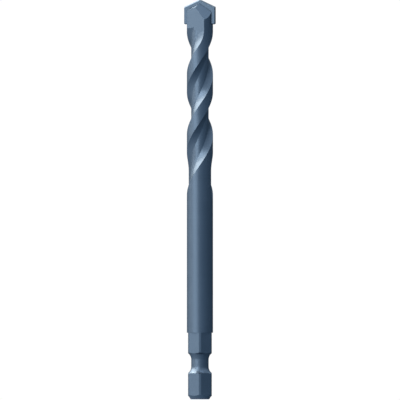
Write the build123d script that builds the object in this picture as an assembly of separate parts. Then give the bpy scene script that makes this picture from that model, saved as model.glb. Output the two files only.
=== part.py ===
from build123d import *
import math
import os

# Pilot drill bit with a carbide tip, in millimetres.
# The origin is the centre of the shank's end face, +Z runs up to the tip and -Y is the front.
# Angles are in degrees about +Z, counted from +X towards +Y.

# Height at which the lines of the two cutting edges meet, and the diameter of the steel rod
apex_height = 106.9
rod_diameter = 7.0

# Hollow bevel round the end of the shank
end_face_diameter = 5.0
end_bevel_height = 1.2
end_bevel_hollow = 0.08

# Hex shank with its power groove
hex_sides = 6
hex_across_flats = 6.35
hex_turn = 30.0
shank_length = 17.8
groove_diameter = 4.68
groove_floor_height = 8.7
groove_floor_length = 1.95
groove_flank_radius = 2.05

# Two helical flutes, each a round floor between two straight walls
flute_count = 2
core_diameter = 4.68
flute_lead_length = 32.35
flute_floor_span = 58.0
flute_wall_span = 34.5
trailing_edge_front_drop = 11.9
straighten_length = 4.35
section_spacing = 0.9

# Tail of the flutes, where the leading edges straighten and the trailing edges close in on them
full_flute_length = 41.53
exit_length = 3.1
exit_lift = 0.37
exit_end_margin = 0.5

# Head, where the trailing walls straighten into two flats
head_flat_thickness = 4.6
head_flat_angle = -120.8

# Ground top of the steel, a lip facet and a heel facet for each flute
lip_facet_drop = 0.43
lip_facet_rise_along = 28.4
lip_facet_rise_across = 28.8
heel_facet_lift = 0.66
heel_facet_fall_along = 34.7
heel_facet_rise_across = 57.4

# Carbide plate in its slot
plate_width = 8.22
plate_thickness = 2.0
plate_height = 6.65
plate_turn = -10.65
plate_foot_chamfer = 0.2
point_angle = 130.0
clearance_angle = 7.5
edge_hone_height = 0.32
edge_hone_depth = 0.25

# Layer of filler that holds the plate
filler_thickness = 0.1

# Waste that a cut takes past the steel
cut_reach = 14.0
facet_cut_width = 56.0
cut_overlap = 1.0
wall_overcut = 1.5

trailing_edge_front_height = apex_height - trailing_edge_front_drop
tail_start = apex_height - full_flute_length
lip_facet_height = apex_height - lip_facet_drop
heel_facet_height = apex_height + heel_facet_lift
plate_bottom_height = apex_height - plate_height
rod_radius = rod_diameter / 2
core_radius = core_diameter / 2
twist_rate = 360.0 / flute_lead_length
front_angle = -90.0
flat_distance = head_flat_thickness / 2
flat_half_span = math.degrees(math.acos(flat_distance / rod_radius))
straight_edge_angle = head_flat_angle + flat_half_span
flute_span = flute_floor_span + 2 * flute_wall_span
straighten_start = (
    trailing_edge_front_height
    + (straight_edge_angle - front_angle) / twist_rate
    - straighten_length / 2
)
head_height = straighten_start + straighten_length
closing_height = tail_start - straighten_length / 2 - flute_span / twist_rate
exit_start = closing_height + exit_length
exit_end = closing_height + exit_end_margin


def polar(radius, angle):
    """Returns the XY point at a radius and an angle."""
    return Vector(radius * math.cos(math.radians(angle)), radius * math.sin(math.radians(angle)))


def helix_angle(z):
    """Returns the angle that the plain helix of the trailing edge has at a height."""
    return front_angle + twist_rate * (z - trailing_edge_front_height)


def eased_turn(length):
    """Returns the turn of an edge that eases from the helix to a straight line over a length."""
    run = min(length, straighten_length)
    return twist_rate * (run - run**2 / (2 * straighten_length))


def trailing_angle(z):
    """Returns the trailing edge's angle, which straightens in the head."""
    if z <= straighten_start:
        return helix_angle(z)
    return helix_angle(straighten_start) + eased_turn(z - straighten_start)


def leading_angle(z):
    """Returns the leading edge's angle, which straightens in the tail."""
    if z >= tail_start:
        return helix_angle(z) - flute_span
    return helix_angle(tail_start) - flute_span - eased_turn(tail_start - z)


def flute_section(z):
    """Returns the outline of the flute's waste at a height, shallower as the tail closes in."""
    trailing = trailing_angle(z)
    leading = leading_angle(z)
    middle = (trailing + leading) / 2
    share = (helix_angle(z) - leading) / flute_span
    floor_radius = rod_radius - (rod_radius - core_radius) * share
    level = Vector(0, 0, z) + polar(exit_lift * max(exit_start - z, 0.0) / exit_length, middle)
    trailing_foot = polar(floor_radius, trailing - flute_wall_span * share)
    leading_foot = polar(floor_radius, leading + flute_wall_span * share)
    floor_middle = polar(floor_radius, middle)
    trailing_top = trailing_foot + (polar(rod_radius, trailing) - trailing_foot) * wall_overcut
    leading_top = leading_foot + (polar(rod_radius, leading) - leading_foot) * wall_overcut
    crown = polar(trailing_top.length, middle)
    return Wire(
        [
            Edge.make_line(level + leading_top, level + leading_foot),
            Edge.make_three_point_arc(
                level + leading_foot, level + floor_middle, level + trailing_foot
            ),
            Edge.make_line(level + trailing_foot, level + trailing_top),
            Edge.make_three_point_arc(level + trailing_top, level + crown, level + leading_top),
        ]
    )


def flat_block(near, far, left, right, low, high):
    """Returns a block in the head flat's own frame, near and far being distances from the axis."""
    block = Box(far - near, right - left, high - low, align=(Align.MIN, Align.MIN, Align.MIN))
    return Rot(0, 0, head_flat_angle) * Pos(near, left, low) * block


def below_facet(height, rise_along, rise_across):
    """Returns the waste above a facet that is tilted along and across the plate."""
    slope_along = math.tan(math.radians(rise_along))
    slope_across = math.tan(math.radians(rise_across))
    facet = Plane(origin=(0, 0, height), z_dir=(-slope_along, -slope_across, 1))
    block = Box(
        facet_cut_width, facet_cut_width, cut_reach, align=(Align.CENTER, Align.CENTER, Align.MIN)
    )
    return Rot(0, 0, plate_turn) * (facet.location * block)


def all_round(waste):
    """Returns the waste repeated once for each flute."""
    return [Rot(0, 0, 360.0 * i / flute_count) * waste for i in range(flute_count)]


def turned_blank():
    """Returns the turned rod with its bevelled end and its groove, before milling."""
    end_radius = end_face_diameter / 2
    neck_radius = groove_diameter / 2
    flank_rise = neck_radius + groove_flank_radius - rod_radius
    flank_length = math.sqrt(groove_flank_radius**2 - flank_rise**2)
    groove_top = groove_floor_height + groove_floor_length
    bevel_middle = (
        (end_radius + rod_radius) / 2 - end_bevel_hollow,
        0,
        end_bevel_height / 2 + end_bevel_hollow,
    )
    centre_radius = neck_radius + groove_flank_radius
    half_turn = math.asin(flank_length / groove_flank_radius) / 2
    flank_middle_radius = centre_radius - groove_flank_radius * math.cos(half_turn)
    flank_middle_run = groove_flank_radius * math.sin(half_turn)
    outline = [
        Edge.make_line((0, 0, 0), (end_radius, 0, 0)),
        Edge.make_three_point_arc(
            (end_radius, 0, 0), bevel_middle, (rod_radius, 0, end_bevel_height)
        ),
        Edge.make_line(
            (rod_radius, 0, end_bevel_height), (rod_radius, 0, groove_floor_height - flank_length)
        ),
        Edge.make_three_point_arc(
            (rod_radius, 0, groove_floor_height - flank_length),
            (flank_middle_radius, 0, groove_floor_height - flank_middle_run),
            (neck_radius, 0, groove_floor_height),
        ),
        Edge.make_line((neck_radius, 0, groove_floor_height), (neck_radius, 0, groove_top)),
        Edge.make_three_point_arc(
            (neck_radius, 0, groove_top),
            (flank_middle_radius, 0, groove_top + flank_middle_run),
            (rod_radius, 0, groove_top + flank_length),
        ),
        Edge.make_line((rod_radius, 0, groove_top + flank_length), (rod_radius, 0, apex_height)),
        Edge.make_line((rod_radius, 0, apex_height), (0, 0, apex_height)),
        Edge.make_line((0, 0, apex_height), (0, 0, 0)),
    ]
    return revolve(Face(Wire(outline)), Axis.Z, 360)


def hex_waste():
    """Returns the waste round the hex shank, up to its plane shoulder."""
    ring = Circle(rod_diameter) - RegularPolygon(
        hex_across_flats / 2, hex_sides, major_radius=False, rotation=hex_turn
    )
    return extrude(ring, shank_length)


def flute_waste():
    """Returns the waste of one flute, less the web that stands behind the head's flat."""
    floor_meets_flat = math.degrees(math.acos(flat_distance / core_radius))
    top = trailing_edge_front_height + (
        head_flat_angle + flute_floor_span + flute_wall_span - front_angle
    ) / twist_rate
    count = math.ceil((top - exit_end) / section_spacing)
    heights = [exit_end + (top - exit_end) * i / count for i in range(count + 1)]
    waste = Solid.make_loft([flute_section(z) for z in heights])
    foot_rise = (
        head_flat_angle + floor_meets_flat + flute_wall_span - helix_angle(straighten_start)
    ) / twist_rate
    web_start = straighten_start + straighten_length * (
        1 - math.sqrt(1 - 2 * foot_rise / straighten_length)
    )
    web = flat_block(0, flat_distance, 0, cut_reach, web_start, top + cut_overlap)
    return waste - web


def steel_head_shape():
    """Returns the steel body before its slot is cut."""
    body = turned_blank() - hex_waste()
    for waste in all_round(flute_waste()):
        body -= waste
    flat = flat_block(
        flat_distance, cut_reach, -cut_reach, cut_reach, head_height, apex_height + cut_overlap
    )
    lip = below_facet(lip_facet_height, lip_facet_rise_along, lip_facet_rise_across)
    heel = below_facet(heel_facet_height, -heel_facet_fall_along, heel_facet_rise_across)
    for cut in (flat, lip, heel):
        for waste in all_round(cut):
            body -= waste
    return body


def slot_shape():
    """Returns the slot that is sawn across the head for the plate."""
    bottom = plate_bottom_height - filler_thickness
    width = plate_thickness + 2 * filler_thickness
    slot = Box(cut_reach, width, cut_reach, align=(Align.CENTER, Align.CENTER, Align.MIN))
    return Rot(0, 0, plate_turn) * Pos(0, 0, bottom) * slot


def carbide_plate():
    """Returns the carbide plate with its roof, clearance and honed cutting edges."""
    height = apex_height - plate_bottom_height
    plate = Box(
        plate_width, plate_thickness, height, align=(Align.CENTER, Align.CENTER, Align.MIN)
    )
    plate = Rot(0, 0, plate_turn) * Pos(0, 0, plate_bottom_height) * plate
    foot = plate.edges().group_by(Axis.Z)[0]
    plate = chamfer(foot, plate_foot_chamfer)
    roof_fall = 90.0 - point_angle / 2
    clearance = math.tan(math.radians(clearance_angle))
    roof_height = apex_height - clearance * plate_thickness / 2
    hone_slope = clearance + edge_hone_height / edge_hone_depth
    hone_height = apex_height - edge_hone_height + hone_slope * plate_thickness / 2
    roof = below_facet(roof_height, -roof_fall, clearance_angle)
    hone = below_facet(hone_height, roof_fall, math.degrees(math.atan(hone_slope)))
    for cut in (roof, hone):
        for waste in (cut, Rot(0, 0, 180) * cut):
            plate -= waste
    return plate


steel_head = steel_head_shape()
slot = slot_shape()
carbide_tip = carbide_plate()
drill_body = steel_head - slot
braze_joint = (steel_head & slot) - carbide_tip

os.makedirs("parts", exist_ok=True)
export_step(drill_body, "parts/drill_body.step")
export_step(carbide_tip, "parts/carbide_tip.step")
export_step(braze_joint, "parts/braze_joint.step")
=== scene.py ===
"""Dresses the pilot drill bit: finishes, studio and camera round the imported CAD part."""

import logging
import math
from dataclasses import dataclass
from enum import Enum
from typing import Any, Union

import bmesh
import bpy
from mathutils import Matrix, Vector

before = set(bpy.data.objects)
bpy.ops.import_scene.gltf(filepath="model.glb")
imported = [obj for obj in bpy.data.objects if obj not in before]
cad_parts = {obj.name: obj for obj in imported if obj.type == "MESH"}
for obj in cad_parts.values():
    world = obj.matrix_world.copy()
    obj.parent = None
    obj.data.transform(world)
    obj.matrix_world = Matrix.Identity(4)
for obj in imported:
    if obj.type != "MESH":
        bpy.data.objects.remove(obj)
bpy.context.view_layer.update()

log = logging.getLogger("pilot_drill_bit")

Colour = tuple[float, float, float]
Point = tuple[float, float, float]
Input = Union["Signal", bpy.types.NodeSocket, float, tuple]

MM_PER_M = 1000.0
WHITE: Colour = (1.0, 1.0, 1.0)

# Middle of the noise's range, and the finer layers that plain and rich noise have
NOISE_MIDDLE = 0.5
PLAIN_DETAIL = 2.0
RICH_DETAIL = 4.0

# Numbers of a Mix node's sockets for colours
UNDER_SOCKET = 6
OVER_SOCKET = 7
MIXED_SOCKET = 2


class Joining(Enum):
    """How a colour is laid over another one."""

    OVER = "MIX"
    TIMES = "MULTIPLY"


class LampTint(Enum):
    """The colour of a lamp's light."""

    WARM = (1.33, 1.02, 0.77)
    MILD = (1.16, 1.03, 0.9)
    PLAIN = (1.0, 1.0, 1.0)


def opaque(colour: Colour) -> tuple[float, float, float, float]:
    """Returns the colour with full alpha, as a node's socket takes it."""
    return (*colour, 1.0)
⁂
What you will do
Return exactly the leading lines of the listing, stopping after the line in which "wall_overcut = 1.5" occurs.

Reply to the exercise
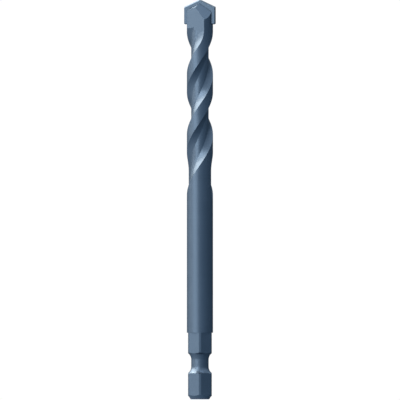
Write the build123d script that builds the object in this picture as an assembly of separate parts. Then give the bpy scene script that makes this picture from that model, saved as model.glb. Output the two files only.
=== part.py ===
from build123d import *
import math
import os

# Pilot drill bit with a carbide tip, in millimetres.
# The origin is the centre of the shank's end face, +Z runs up to the tip and -Y is the front.
# Angles are in degrees about +Z, counted from +X towards +Y.

# Height at which the lines of the two cutting edges meet, and the diameter of the steel rod
apex_height = 106.9
rod_diameter = 7.0

# Hollow bevel round the end of the shank
end_face_diameter = 5.0
end_bevel_height = 1.2
end_bevel_hollow = 0.08

# Hex shank with its power groove
hex_sides = 6
hex_across_flats = 6.35
hex_turn = 30.0
shank_length = 17.8
groove_diameter = 4.68
groove_floor_height = 8.7
groove_floor_length = 1.95
groove_flank_radius = 2.05

# Two helical flutes, each a round floor between two straight walls
flute_count = 2
core_diameter = 4.68
flute_lead_length = 32.35
flute_floor_span = 58.0
flute_wall_span = 34.5
trailing_edge_front_drop = 11.9
straighten_length = 4.35
section_spacing = 0.9

# Tail of the flutes, where the leading edges straighten and the trailing edges close in on them
full_flute_length = 41.53
exit_length = 3.1
exit_lift = 0.37
exit_end_margin = 0.5

# Head, where the trailing walls straighten into two flats
head_flat_thickness = 4.6
head_flat_angle = -120.8

# Ground top of the steel, a lip facet and a heel facet for each flute
lip_facet_drop = 0.43
lip_facet_rise_along = 28.4
lip_facet_rise_across = 28.8
heel_facet_lift = 0.66
heel_facet_fall_along = 34.7
heel_facet_rise_across = 57.4

# Carbide plate in its slot
plate_width = 8.22
plate_thickness = 2.0
plate_height = 6.65
plate_turn = -10.65
plate_foot_chamfer = 0.2
point_angle = 130.0
clearance_angle = 7.5
edge_hone_height = 0.32
edge_hone_depth = 0.25

# Layer of filler that holds the plate
filler_thickness = 0.1

# Waste that a cut takes past the steel
cut_reach = 14.0
facet_cut_width = 56.0
cut_overlap = 1.0
wall_overcut = 1.5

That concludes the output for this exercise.